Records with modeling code
□ □ □ □ □ □ □

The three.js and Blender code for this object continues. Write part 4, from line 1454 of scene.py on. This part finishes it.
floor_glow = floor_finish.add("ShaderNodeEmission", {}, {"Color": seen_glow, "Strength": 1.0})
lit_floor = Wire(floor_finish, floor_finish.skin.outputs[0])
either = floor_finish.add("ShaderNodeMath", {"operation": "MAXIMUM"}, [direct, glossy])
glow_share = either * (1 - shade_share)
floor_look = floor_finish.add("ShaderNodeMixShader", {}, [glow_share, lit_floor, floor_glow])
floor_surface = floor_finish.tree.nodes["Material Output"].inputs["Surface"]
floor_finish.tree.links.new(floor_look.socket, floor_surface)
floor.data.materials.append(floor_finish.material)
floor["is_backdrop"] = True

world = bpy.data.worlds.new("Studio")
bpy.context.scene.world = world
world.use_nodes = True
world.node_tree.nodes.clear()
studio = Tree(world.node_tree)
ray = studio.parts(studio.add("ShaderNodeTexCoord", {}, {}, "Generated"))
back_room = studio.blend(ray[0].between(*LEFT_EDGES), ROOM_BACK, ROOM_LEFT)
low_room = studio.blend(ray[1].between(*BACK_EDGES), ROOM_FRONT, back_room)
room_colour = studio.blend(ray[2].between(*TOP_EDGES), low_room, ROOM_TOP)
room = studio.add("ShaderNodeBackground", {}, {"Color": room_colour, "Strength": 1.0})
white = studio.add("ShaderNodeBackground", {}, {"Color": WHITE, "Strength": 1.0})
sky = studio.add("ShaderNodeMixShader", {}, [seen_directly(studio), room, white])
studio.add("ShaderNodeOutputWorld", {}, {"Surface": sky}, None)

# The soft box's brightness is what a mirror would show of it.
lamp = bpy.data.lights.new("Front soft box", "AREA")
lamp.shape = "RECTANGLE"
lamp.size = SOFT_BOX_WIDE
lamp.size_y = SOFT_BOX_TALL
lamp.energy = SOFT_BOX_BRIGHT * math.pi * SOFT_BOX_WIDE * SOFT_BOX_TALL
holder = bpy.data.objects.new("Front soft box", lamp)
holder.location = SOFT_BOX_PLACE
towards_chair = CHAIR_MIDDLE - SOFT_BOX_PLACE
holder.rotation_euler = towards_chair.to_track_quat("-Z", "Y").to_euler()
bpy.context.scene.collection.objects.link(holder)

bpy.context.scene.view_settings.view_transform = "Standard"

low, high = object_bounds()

□ □ □ □ □ □ □

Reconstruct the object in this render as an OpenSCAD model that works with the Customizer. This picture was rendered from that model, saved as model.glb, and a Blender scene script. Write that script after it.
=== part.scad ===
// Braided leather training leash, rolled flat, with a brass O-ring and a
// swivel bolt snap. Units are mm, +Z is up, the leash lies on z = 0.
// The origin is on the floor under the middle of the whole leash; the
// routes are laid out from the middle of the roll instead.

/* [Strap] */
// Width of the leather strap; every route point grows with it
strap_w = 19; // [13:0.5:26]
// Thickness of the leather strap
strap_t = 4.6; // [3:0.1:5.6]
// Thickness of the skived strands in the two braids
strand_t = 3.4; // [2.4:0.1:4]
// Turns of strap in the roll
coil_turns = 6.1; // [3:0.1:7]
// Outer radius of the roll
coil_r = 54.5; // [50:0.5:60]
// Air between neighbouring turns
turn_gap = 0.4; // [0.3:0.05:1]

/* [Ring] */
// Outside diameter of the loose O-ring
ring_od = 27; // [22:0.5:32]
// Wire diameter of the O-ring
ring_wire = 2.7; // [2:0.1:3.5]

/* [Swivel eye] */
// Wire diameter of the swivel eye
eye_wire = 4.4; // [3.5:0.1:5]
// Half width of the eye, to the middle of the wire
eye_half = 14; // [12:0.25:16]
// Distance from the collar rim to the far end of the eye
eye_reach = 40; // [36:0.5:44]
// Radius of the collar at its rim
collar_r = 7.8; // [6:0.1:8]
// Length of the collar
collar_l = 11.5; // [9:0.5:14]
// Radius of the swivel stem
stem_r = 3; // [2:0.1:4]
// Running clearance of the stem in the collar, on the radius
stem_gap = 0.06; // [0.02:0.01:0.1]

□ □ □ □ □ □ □

Your objective
Your task is to quote exactly the lines beginning with the one that contains "Reconstruct the object" and ending with the one that contains "the roll instead.", with nothing left out or added.

Solved problem
Reconstruct the object in this render as an OpenSCAD model that works with the Customizer. This picture was rendered from that model, saved as model.glb, and a Blender scene script. Write that script after it.
=== part.scad ===
// Braided leather training leash, rolled flat, with a brass O-ring and a
// swivel bolt snap. Units are mm, +Z is up, the leash lies on z = 0.
// The origin is on the floor under the middle of the whole leash; the
// routes are laid out from the middle of the roll instead.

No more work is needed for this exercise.